An oddball team of people are gathered to recapture the creature; Press the assassin (Michael Madsen), Arden the geek (Alfred Molina), Laura the female geek (Marg Helgenberger) and Dan the clairvoyant (Forest Whitaker). They seem to be one step behind the creature at all times, which makes for some seriously gruesome visual effects. Indeed, I would have to say that the visual effects in this movie are the most gory and unpleasant that I have seen in some time - this is a positive comment, not a criticism.
The transfer is presented at an aspect ratio of 2.35:1, 16x9 enhanced, not 1.85:1 as is stated on the packaging.
The transfer was quite sharp and clear, except for some deliberately hazy scenes. I found this transfer to be very hard to watch because of the sharpness and because of the resultant aliasing - more on this issue later. Shadow detail was good, and no low level noise was apparent.
The colours were appropriately rendered with no particular over- or undersaturation.
No MPEG artefacts were seen. Film-to-video artefacts consisted of frequent and significant aliasing, and even some moiré effects at times. All of the usual culprits surfaced, shimmering away, and this was quite distracting. It made the transfer difficult to watch at times. Whilst not as bad as Thelma & Louise, this was still quite a distracting artefact. I also felt there was quite significant judder during the opening titles, but this was not a problem once the movie itself started. Film artefacts were rare once the titles were over and done with.

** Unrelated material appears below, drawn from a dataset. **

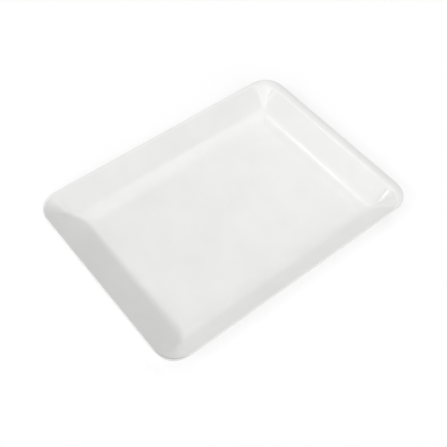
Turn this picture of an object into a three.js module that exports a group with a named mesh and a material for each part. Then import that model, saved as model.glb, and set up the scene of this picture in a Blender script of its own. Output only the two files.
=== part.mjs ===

Dialogue was usually clear and understandable, though a few sentences here and there were drowned out by ambience and music.
There were no audio sync problems with this disc.
The music by Christopher Young was unremarkable, but seemed to suit the on-screen action.
The surround channels were used for music, ambience, and for special effects, creating a moderately enveloping soundtrack.
The .1 channel was moderately heavily used to give extra punch to special effects and to music.
The video quality is only just acceptable, with significant amounts of aliasing marring the picture.
The audio quality is unremarkable, but good.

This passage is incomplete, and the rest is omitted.